The best way is to split it into as many pieces as possible while \(\forall i: t_i \geq 0\) holds. Since \(t_i < t_{i - 1}\), then the constraint \(t_n \geq 0\) is the most restricting one. This allows us to ignore the other, less-restricting constraints.

\[ t_n = t_1 - m (n - 1) \geq 0 \rightarrow t_1 \geq m (n - 1) \]

\[ s = v (t_1 + ... + t_n) = v \sum_i^n t_i \] \[ s = v \sum_i^n(t_1 - m (i - 1)) \] \[ s = v (n \cdot t_1 - m \sum_i^n (i - 1)) \] \[ s = v (n \cdot t_1 - \frac{m}{2}n (n - 1)) \]

Using the inequality \(t_1 \geq m(n - 1)\), we can furthermore derive:

\[ s \geq v (n \cdot m (n - 1) - \frac{m}{2} n (n - 1)) = v (\frac{m}{2} n (n - 1)) \] \[ \frac{2 \cdot s}{m \cdot v} \geq n (n - 1) \] \[ n^2 - n - \frac{2 \cdot s}{m \cdot v} \leq 0 \] \[ n_{1, 2} = \frac{1 \pm \sqrt{1 - 4 \cdot (-1) \cdot \frac{2 \cdot s}{m \cdot v}}}{2} = \frac{1 \pm \sqrt{1 + 8 \frac{s}{m \cdot v}}}{2} \leq 0 \]

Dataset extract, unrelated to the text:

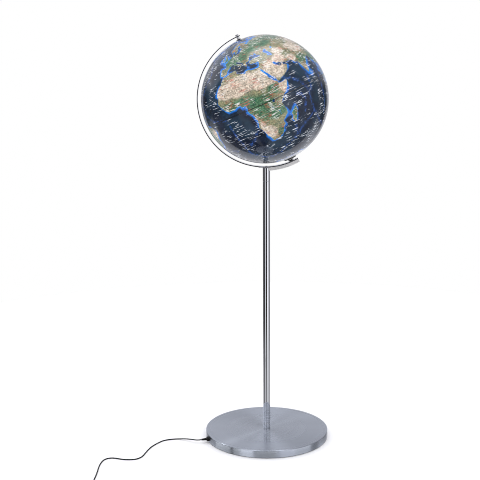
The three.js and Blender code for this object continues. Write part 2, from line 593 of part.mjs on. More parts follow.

There must also hold that \(n \leq \frac{v_l}{v}\). We want to choose \(n \in \mathbb{N}\) that has the biggest value. With the previously stated bounds in mind, we can calculate the result number of threads as

\[ n = \text{floor}\bigg(\min\bigg(\frac{1 + \sqrt{1 + 8 \frac{s}{m \cdot v}}}{2}, \frac{v_l}{v}\bigg)\bigg) \]

Let’s answer the second question: having \(n\), what would be the ideal splits \(s_1, ..., s_n\). Using

\[ t_1 = \frac{s}{v \cdot n} + \frac{m}{2}(n - 1) \]

we can calculate \(s_1 = v \cdot t_1\). Since we can calculate it any \(t_i\) using

\[ t_i = t_1 - m(i - 1) \]

, we can calculate \(s_i\) for all \(i\).

## Example

Suppose we want to calculate optimal number of threads and later corresponding splits for the following parameters.

\[ s = 30 MB = 30000 kB \] \[ v = 100 kB/s \] \[ v_l = 20 MB/s = 20000 kB/s \] \[ m = 60 s \]

What is the best \(n\) to choose?

\[ \frac{1 + \sqrt{1 + 8\frac{30000}{60 \cdot 100}}}{2} = 3.7 \] \[ \frac{20000}{100} = 200 \]

Therefore the final optimal number of threads to choose \(n = 3\).

Using this \(n\) we can calculate size of the splits.

\[ t_1 = \frac{30000}{100 \cdot 3} + \frac{60}{2} (3 - 1) = 160 s \]

\[ s_1 = v \cdot t_1 = 100 \cdot 160 = 16000 kB = 16 MB \]

\[ t_2 = t_1 - m = 160 - 60 = 100 s \]

\[ s_2 = v \cdot t_2 = 100 \cdot 100 = 10000 kB = 10 MB \]

\[ t_3 = t_2 - m = 100 - 60 = 40 s \]

\[ s_3 = v \cdot t_3 = 100 \cdot 40 = 4000 kB = 4 MB \]

We can at last check, that \(s = s_1 + s_2 + s_3\), which we can see that it indeed holds.

The best way to split the files is to let the first thread download 16 MB, the second 10 MB and the last thread 4 MB for a total time of 160 s.

## Comparison to a naive method

Let’s compare it to a naive method of splitting. The naive method splits the file into \(n\) same parts. Therefore

\[ s_1 = ... = s_n \rightarrow t_1 = ... = t_n \]

and the total length \(s\) is

\[ s = \sum_i^n s_i = n \cdot s_1 \]

The total time spent by downloading \(t\) is calculated as the time of the initial thread \(t_1\) + \(m\) delay for starting every other thread.

\[ t^{\text{naive}} = t_1^{\text{naive}} + m (n - 1) \]

\(t^{\text{naive}}\) can be calculated as

\[ t_1^{\text{naive}} = \frac{s_1}{v} = \frac{s}{n \cdot v} \]

and thus

\[ t^{\text{naive}} = \frac{s}{n \cdot v} + m (n - 1) \]

Our method had

\[ t^{\text{our}} = t_1^{\text{our}} = \frac{s}{n \cdot v} + \frac{m}{2} (n - 1) \]

If we compare them, then

\[ \Delta t = t^{\text{naive}} - t^{\text{our}}= \frac{m}{2}(n - 1) \]

So if we would start the downloading using both methods at the same time using the same number of threads, then our method would end \(\frac{m}{2}(n - 1)\) seconds before the naive method.